Krell sounds perfectly serene and quiet and childlike while he’s singing all of this, and that’s a tribute to his craft as much as it is to his depth of emotion. Musically, “What Is This Heart?” is glassy and gorgeous and just enormously satisfying. Some of the credit probably belongs to producer Rodaidh McDonald, a man who knows how to use restraint and negative space to create huge, cathartic musical moments. We need to start talking about McDonald the same way we talk about Ariel Rechtshaid, and maybe we already would be doing that if his first name were easier to spell or pronounce. McDonald also produced Total Loss for Krell, and he worked on both of the xx’s albums, on Savages’ Silence Yourself, on King Krule’s 6 Feet Beneath The Moon, and on a ton of other things. He’s a master at layering some sounds and stripping others away, at creating something that sounds vast and epic while using the smallest possible level of clutter. In that sense, “What Is This Heart?” might be his masterpiece, as well as Krell’s. A song like “Words I Don’t Remember” will open with just muted synth chords and Krell’s voice, and it’ll build up confidently and resolutely, into a storm of sounds — heavily processed guitars, electronic drums, voices layered into quilts — without losing the basic melodic thread it established way back at the beginning. “Pour Cyril” has a sad, windblown string arrangement that just kills me. “A Power” has a house-music thump to it, but it never overdoes its pulse, and it keeps it surrounded with echoing, tactile pianos. “Repeat Pleasure” is mid-’80s Janet Jackson heard through a Beach House filter.

There are also these little touches that just tickle at your memory. “Precious Love” is a heart-stoppingly beautiful song on its own, but when you factor in the way it uses a sample of late-’80s telephone hold music, there’s a play of associations at work too. “See You Fall” seems to sample the string-scrapes and guitar-drones from the Velvet Underground’s “Heroin,” using them in ways that just subtly linger around the edges of the song. There are probably little touches in there that I don’t recognize, or that I haven’t picked out yet. And even though it’s a huge album, drowning in big ideas and shattered feelings, you don’t have to think hard about it to enjoy it. Lately, it’s been the album I listen to when I can’t decide what to listen to, and heard on half-decent speakers, it tends to transform whatever setting you’re hearing it in. Cleaning my house this past weekend became a grand emotional adventure while it was playing, and its sounds are simple and beautiful enough to sound great on road trips or in the background when you’ve got friends over. I haven’t been living with the album for too long, but it’s already woven itself into my life. Give it a chance to weave itself into yours, too; it’s one of the best albums of the year.

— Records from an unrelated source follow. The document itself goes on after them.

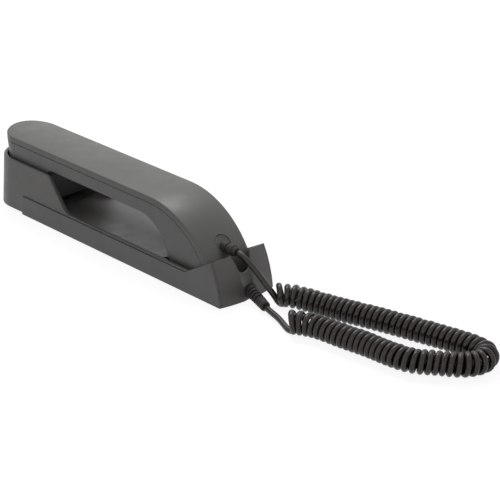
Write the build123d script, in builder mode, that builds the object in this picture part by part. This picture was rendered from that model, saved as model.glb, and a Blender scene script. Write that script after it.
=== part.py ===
from build123d import *
import os
from math import acos, asin, cos, degrees, pi, radians, sin, sqrt, tan

# Audio intercom handset lying in its cradle, with its curly cord on the same surface.
# Millimetres. +X runs from the ear end to the mouth end, +Z is up, and the origin is the
# bottom centre of the cradle.

os.makedirs("parts", exist_ok=True)

# Cradle as a whole
cradle_length = 231.2
cradle_width = 43.7
foot_stand = 0.5
overrun = 12.0
fit_gap = 0.15
run_gap = 0.3

# Bowed end face: a surface turned about an upright line inside the cradle
end_bow_radius = 82.0
end_lean = 9.7
end_lean_height = 30.0
end_bulge = 1.85
end_wall = 2.0

# Cradle housing
shell_width = 42.4
rim_width = 41.8
rim_height = 36.1
rim_setback = 4.0
shell_wall = 2.4
side_wall = 2.0
skirt_lift = 1.0
rail_height = 14.9
rail_width = 2.7
cut_top_x = -50.3
cut_foot_x = -33.6
cut_top_round = 4.0
cut_foot_round = 8.0
rim_round = 0.7
deck_thick = 2.0
trough_dip = 2.3
trough_drop = 0.6
cup_floor = 10.5
pocket_end_x = -50.0
mouth_edge_x = 57.6
mouth_floor = 4.5
mouth_side_gap = 1.4
rest_rib_width = 2.0
rest_rib_length = 16.0
ear_rest_x = -98.0
mouth_rest_x = 84.0
notch_width = 15.2
notch_bottom_radius = 5.4
notch_bottom_z = 16.6
notch_lip_z = 27.9
valley_radius = 12.0
valley_depth = 0.5
duct_left_x = 104.9
duct_width = 13.0
duct_y = 1.5
duct_top = 12.0
duct_wall = 1.4
boss_radius = 3.6
housing_boss_x = (-92.0, 46.0)
housing_boss_y = 11.0

# Base tray with its two side plates
plate_thick = 2.0
side_plate_thick = 1.5
side_plate_top = 13.6
side_plate_left_x = -79.6
side_plate_round = 2.0
cheek_foot_x = 81.0
cheek_angle = 29.3
wall_hole_spacing = 60.0
wall_hole_radius = 2.1
cable_slot_length = 16.0
cable_slot_width = 9.0
cable_slot_x = 40.0
foot_radius = 4.0
foot_seat = 0.7
foot_mouth_x = 100.0
foot_mouth_y = 14.0
foot_ear_x = -102.0
foot_ear_y = 5.5

# Screws
screw_shank_radius = 1.25
screw_head_radius = 2.5
screw_head_height = 1.3
screw_clear_radius = 1.45
screw_slot_width = 0.8
screw_slot_depth = 0.6
screw_length = 7.5

# Handset outline, seen from the side
handset_width = 35.0
handset_left_x = -109.2
top_edge_z = 50.1
crown = 1.5
bend_x = 44.7
top_bend_radius = 60.5
band_height = 4.1
mouth_bottom_z = 6.7
mouth_inner_x = 65.2
mouth_lean_x = 58.8
mouth_lean_z = 22.4
grip_bottom_z = 38.0
grip_bend_radius = 25.6
ear_bottom_z = 13.7
ear_inner_x = -59.5
ear_corner_x = -50.0
ear_corner_radius = 8.0
body_end_taper = 7.0
body_side_taper = 1.0
body_wall = 2.0
cover_wall = 1.9
cover_edge_round = 0.9
parting_gap = 0.35
lip_depth = 2.2
lip_thick = 1.2
handset_boss_x = (-38.0, 22.0)
handset_boss_radius = 3.9
cover_boss_radius = 2.9
head_pocket_depth = 2.4

# Receiver and microphone
receiver_x = -84.0
receiver_radius = 13.5
receiver_height = 7.5
receiver_step = 1.5
gasket_thick = 1.0
gasket_inner_radius = 10.5
grille_hole_radius = 0.9
grille_ring_radii = (3.4, 6.8)
microphone_x = 80.0
microphone_radius = 4.85
microphone_height = 6.5
holder_wall = 1.6
weight_length = 34.0
weight_width = 20.0
weight_height = 5.0
weight_x = -7.0
weight_corner = 1.5
board_thick = 1.2
handset_board_length = 14.0
handset_board_width = 20.0
handset_board_x = 34.0
handset_board_z = 42.0
handset_post_radius = 1.5
handset_post_inset = 2.5
handset_post_root = 0.5
handset_plug_height = 3.0
handset_plug_length = 6.0
handset_plug_width = 9.0

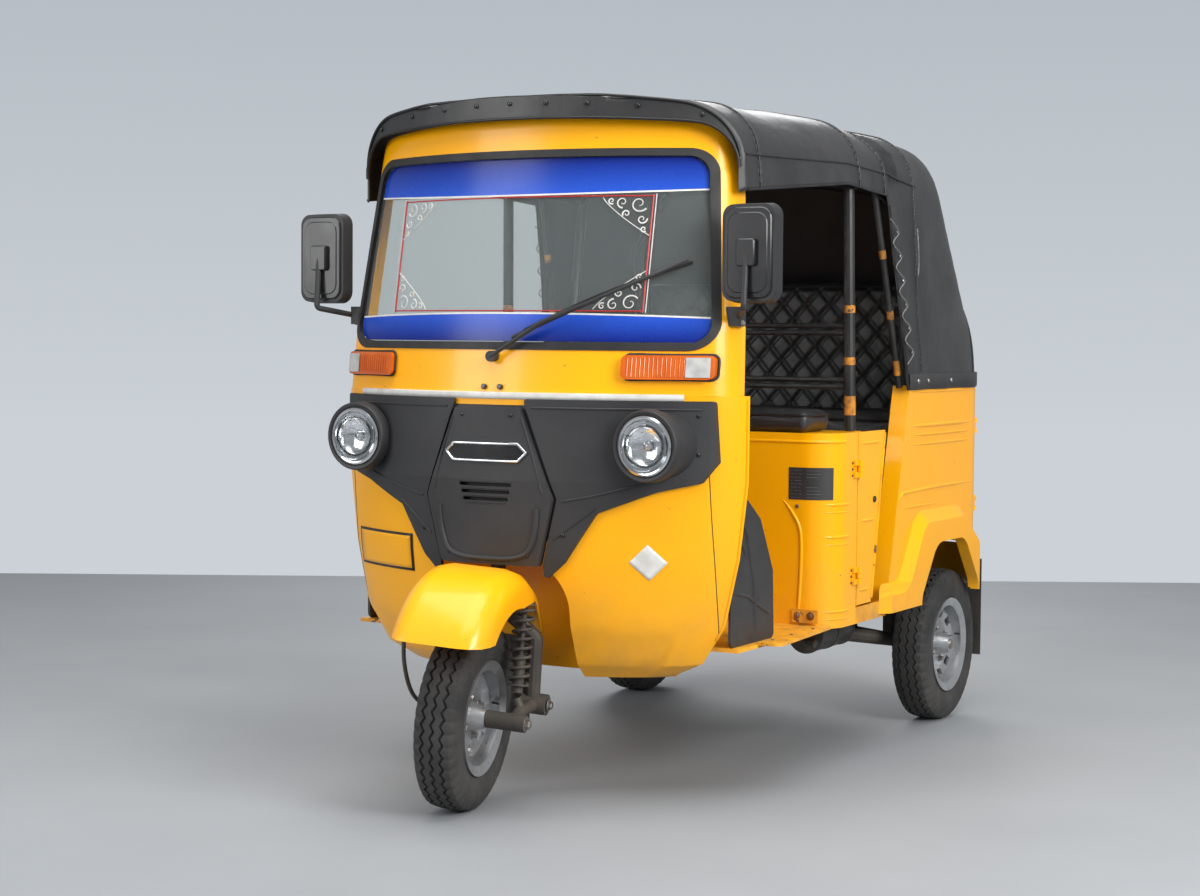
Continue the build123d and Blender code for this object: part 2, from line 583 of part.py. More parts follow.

“What Is This Heart?” is out now on Weird World. Stream it here.

Other albums of note out today:

• Total Control’s tough, assured, generally badass postpunker Typical System.
• Strand Of Oaks’ durable and intense roots-rocker Heal.
• A Sunny Day In Glasgow’s giddy shoegaze celebration Sea When Absent.
• Mastodon’s vast but unpretentious Once More ‘Round The Sun.
• Riff Raff’s joyously goofy Neon Icon.
• Ab-Soul’s messy and nerve-jangled These Days…
• Walkmen member Peter Martin Bauer’s solo debut Liberation!
• Black Bananas’ zooted pop-music bugout Electric Brick Wall.
• Secret Cities’ sharp and punchy indie-popper Walk Me Home.
• Circulatory System’s psychedelic double album Mosaics Within Mosaics.
• People Get Ready’s tricky, adventurous indie-popper Physiques.
• Alraune’s grandly cathartic black metal debut The Process Of Self-Immolation.
• Incantation’s technical death metal barnstormer Dirges Of Elysium.
• Corrosion Of Conformity’s sludge wallow IX.
• Phish’s you-already-know-if-you-care-about-this Fuego.
• Mournful Congregation’s Concrescence Of The Sophia EP.
• SLAVVE’s self-titled EP.
• The Midnight Hollow’s self-titled EP.